Unless the array is sorted, though, since you'd have to investigate each and every element, I believe any algorithm you may come up with would take at least O(n) time. This is what I think will happen in the second case you mention in your question.

In the general case this is impossible, as to make sure an element doesn't repeat you need to check every other element.
From your example, it seems the array might be a sorted sequence of integers with no "gaps" (or some other clearly defined sequence, like all even numbers, etc). In this case it is possible with a modified binary search.
You have the array [1,1,2,2,3,4,4,5,5,6,6].
You check the middle element and the element following it and see 3 and 4. Now you know there are only 5 elements from the set {1, 2, 3}, while there are 6 elements from the set {4, 5, 6}. Which means, the missing elements is in {1, 2, 3}.
Then you recurse on [1,1,2,2,3]. You see 2,2. Now you know there are 2 "1" elements and 1 "3" element, so 3 is the answer.
The reason you check 2 elements in each step is that if you see just "3", you don't know whether you hit the first 3 in "3,3" or the second one. But if you read 2 elements you always find a "boundary" between 2 different elements.
The condition for this to be viable is that, given the value of an element, you need to be able to calculate in O(1) how many different elements come before this element. In your case this is trivial, but it is also possible for any arithmetic series, geometric series (with fixed size numbers)...
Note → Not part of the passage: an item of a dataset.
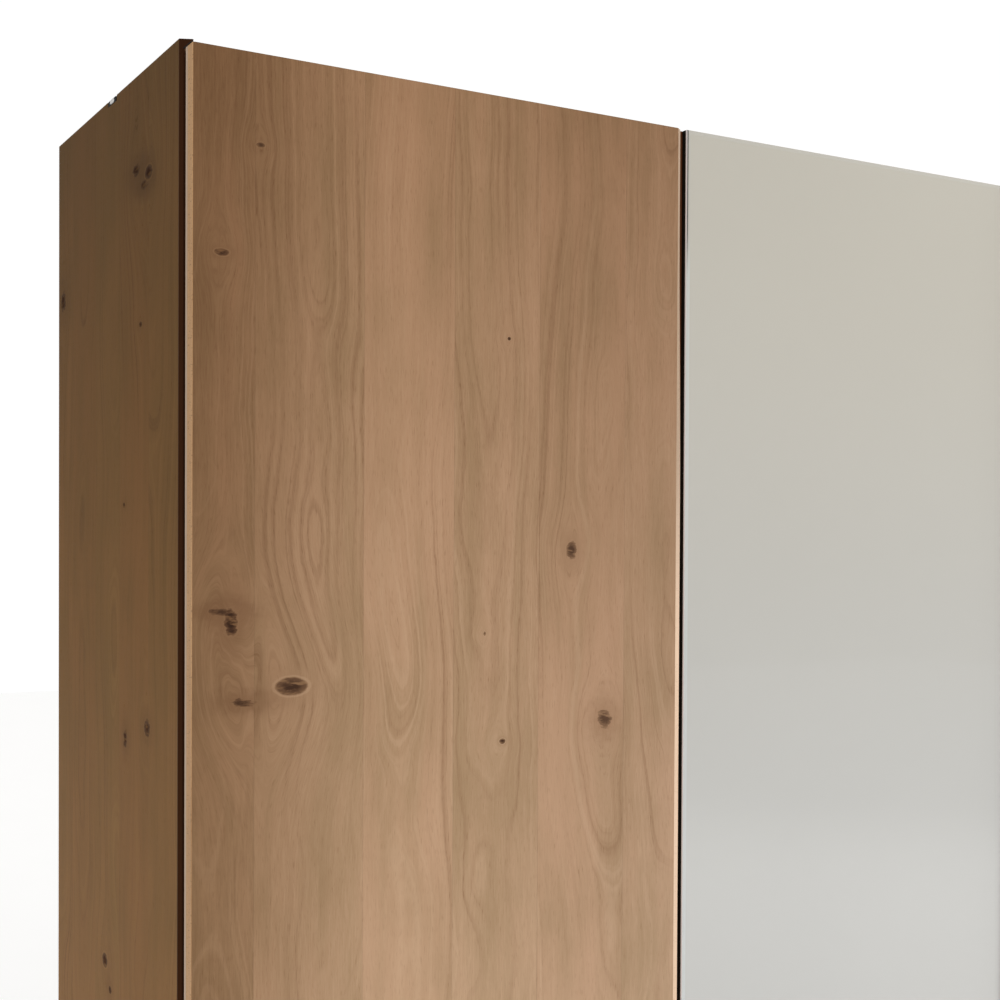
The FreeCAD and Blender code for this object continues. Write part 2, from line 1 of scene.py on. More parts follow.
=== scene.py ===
"""Looks of the sliding door wardrobe: materials, detail pieces, stage, lights and camera.

Everything is in metres, in the frame of the CAD model: +Z up, +X to the right, the doors face -Y.
"""
import json
import math

import bmesh
import bpy
from mathutils import Matrix, Vector


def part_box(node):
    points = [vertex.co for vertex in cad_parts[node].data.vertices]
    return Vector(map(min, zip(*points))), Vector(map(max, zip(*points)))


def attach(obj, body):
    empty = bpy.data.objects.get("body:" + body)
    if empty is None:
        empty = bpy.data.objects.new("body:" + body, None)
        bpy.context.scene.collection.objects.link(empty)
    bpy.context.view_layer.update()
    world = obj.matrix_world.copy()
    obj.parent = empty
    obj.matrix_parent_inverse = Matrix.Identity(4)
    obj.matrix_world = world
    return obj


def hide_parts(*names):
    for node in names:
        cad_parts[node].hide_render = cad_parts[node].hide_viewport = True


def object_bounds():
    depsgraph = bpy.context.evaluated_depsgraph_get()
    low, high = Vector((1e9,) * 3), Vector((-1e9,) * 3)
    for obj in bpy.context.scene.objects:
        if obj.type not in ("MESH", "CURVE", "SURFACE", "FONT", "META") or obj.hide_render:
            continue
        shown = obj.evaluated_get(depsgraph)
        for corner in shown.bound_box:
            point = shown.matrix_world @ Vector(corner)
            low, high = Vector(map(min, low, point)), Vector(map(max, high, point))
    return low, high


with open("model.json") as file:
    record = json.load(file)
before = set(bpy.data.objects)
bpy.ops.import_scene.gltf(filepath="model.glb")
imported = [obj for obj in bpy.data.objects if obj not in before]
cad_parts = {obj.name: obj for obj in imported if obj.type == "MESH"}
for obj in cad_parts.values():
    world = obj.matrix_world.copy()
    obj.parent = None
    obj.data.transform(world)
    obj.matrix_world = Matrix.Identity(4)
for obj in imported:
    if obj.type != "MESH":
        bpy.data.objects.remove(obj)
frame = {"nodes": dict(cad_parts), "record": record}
cad_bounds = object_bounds()

LOW = Vector(cad_bounds[0])
HIGH = Vector(cad_bounds[1])
MM = 0.001

# the pale strip along the back of a carrier board's edge
BAND_LINE = 7 * MM
# the ground border of a glass sheet
FACET_WIDTH = 6 * MM
FACET_DEPTH = 0.7 * MM
# the painted black reflection at the very edge of the glass ends between these heights, where the painted
# highlight of the ground border grows
RIM_REFLECTION_ABOVE = 2.02
RIM_REFLECTION_GONE_BELOW = 1.92
# the middle of the trunk meets the face above the boards, so the arches of the figure point down
HEART_HEIGHT = 2.2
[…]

This is not a O(log n) solution. I have no idea how to solve it in logarithmic time without the constraints that the array is sorted and we have a known difference between consecutive numbers so we can recognise when we are to the left or right of the singleton. The other solutions already deal with that special case and I couldn’t do better there either.
I have a suggestion that might solve the general case in O(n), rather than O(n log n) when you first sort the array. It’s not as fast as the xor solution, but it will also work for non-integers. The elements must have an order, so it is not completely general, but it will work anywhere you can sort the elements.
The idea is the same as the k’th order element algorithm based on Quicksort. You partition and recurse on one half of the array. The time recurrence is T(n) = T(n/2) + O(n) = O(n).
Given array x and indices i,j, representing sub-array x[i:j], partition with quicksort’s partitioning method. You want a variant that partitions x[i:j] into three segments, x[i:k] x[k:l], x[l:j] where all elements in the first part are smaller than the pivot (whatever it is) all elements in x[k:l] are equal to the pivot, and all elements in the last segment are greater than the pivot.
(you might be able to use a version that only partitions in two, or explicitly count the number of pivots, but with this version is easier to work with here)
Now, if the middle segment has length one, you have your singleton. It is the pivot.
If not, the length of the segment that has the singleton is odd while the other is even. So recurse on the segment with the odd length.
It doesn’t give you worst case linear time, for the same reason that Quicksort isn’t worst case log-linear, but you get an expected linear time algorithm and likely a fast one at that.
Not, of course, as fast as those solutions based on binary search, but here the elements do not need to be sorted and we can handle elements with arbitrary gaps between them. We are also not restricted to data where we can easily manipulate their bit-patterns. So it is more general. If you can compare the elements, this approach will find the singleton in O(n).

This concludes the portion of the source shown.